Exercise details =>
Please quote exactly the opening lines of the data, from the first line to the one where "return piece" appears.

Source material =>
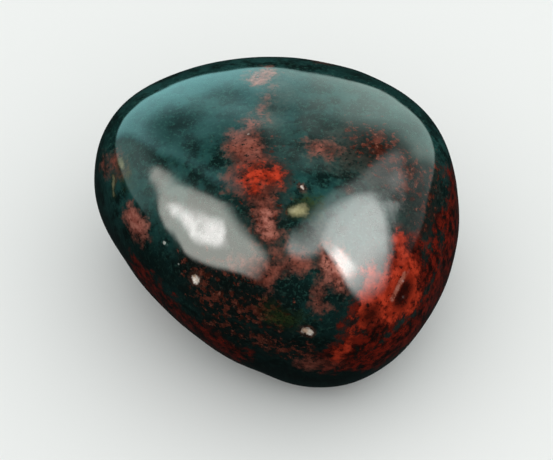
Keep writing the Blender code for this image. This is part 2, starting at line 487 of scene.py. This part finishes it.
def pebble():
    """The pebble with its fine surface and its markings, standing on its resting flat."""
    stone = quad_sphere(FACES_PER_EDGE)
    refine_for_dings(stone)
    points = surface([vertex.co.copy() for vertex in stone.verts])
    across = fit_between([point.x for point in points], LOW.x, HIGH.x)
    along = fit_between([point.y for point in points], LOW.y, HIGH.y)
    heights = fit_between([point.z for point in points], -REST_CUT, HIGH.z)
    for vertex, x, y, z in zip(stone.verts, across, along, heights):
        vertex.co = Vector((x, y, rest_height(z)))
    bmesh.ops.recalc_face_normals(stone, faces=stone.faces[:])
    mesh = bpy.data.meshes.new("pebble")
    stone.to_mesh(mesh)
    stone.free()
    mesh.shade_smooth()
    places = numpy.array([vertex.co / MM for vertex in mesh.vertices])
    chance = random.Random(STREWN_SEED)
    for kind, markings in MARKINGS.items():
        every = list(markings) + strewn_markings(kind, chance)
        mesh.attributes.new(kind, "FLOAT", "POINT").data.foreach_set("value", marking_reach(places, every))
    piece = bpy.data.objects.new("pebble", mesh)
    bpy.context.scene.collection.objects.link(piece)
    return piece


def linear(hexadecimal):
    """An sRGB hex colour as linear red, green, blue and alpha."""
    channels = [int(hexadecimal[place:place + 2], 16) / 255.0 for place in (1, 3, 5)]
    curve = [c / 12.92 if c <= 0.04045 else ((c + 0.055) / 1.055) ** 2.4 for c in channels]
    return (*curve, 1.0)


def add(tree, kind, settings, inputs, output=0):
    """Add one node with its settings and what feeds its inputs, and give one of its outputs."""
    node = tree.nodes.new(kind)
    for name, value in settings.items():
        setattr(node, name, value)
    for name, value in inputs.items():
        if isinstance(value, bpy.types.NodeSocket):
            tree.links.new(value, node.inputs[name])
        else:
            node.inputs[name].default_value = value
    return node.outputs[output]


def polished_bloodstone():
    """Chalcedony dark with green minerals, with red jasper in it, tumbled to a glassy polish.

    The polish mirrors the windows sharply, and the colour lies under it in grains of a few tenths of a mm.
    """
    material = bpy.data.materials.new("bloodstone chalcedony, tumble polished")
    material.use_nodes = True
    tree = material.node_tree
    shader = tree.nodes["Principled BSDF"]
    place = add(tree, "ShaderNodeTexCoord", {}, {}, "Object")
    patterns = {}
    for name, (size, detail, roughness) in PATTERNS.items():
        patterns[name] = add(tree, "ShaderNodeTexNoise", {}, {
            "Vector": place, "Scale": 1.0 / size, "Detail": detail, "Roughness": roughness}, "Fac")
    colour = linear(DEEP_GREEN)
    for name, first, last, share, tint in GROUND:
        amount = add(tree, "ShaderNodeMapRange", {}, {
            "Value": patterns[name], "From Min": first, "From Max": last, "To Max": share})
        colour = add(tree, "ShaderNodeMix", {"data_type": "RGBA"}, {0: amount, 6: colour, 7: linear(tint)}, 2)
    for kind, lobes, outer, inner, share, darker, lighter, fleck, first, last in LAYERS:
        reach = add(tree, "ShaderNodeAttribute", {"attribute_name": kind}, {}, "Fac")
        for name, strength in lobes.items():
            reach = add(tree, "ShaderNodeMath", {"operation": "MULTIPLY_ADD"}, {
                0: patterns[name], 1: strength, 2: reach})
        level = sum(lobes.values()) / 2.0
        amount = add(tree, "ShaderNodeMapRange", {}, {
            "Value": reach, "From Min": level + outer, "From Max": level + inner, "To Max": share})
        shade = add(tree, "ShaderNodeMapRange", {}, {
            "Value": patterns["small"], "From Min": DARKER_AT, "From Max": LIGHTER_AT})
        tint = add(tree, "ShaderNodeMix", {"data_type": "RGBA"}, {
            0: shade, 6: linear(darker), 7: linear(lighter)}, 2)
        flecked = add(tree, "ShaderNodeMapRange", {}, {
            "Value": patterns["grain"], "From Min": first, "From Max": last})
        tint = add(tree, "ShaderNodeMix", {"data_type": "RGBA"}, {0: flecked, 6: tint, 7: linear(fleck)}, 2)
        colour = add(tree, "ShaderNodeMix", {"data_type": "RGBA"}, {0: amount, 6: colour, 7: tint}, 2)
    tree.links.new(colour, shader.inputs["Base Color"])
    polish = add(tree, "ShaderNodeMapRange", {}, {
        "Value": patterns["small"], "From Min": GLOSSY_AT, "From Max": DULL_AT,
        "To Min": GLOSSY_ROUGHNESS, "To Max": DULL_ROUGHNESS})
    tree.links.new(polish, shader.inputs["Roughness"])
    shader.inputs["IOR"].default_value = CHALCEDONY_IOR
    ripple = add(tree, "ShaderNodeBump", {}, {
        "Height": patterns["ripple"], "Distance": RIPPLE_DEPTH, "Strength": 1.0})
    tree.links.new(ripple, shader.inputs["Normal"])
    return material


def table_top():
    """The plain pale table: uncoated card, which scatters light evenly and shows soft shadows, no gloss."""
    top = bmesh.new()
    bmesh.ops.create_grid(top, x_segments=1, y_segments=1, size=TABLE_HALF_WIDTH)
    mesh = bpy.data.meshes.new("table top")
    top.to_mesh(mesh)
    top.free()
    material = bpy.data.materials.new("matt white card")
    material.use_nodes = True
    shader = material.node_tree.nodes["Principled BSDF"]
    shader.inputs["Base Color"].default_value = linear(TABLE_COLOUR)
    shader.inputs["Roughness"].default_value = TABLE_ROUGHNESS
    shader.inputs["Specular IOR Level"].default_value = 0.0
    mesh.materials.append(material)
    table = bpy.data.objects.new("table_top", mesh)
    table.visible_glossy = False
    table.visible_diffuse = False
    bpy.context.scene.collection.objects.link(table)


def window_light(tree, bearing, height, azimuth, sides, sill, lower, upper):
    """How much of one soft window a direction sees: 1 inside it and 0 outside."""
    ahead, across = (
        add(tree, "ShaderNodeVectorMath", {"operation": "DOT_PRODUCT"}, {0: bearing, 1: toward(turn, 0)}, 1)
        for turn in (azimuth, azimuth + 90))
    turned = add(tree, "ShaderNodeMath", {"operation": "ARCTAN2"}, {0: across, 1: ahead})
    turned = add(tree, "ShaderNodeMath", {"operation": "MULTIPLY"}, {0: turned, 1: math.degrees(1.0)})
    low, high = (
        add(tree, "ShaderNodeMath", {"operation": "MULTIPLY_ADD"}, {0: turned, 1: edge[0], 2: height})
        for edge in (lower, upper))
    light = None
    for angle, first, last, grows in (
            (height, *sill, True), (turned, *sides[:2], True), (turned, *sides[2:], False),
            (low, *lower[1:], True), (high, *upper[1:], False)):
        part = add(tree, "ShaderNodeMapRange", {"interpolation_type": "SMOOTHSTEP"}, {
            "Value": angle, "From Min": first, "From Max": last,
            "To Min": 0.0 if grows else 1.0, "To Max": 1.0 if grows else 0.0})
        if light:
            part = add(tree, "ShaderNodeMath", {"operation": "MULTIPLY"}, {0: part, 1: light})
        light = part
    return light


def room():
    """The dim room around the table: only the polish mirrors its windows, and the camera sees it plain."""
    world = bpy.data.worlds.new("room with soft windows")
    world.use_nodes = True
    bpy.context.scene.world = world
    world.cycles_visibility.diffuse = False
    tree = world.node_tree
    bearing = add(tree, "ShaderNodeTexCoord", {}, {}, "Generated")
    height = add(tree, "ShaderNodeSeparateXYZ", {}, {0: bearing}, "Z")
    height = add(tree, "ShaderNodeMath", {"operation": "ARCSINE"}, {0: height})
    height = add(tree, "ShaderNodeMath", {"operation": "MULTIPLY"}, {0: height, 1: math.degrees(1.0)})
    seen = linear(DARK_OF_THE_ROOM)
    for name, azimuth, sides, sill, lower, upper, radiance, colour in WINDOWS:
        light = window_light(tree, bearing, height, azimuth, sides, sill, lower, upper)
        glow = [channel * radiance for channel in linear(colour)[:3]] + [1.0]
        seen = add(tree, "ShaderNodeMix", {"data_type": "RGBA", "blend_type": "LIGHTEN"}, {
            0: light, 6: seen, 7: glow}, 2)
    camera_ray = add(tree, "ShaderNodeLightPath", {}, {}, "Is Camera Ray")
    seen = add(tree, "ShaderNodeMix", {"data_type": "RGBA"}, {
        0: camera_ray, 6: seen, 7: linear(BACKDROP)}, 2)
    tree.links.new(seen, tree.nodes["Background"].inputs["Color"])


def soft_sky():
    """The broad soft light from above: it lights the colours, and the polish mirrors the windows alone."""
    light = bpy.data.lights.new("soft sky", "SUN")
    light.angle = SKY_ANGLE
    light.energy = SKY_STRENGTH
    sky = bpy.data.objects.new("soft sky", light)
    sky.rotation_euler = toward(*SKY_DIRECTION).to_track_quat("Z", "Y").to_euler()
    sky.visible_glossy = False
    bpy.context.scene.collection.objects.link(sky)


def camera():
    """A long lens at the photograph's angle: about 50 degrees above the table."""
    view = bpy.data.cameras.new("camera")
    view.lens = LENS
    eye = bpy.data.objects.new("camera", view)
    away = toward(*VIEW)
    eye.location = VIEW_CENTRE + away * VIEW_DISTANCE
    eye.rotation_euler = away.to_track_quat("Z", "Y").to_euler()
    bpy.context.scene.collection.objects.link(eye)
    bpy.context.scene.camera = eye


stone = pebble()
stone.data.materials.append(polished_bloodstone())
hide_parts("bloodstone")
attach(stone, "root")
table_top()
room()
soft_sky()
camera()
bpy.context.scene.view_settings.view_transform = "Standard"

The answer =>
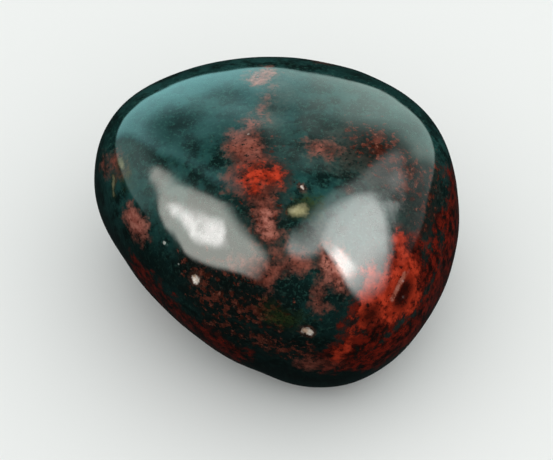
Keep writing the Blender code for this image. This is part 2, starting at line 487 of scene.py. This part finishes it.
def pebble():
    """The pebble with its fine surface and its markings, standing on its resting flat."""
    stone = quad_sphere(FACES_PER_EDGE)
    refine_for_dings(stone)
    points = surface([vertex.co.copy() for vertex in stone.verts])
    across = fit_between([point.x for point in points], LOW.x, HIGH.x)
    along = fit_between([point.y for point in points], LOW.y, HIGH.y)
    heights = fit_between([point.z for point in points], -REST_CUT, HIGH.z)
    for vertex, x, y, z in zip(stone.verts, across, along, heights):
        vertex.co = Vector((x, y, rest_height(z)))
    bmesh.ops.recalc_face_normals(stone, faces=stone.faces[:])
    mesh = bpy.data.meshes.new("pebble")
    stone.to_mesh(mesh)
    stone.free()
    mesh.shade_smooth()
    places = numpy.array([vertex.co / MM for vertex in mesh.vertices])
    chance = random.Random(STREWN_SEED)
    for kind, markings in MARKINGS.items():
        every = list(markings) + strewn_markings(kind, chance)
        mesh.attributes.new(kind, "FLOAT", "POINT").data.foreach_set("value", marking_reach(places, every))
    piece = bpy.data.objects.new("pebble", mesh)
    bpy.context.scene.collection.objects.link(piece)
    return piece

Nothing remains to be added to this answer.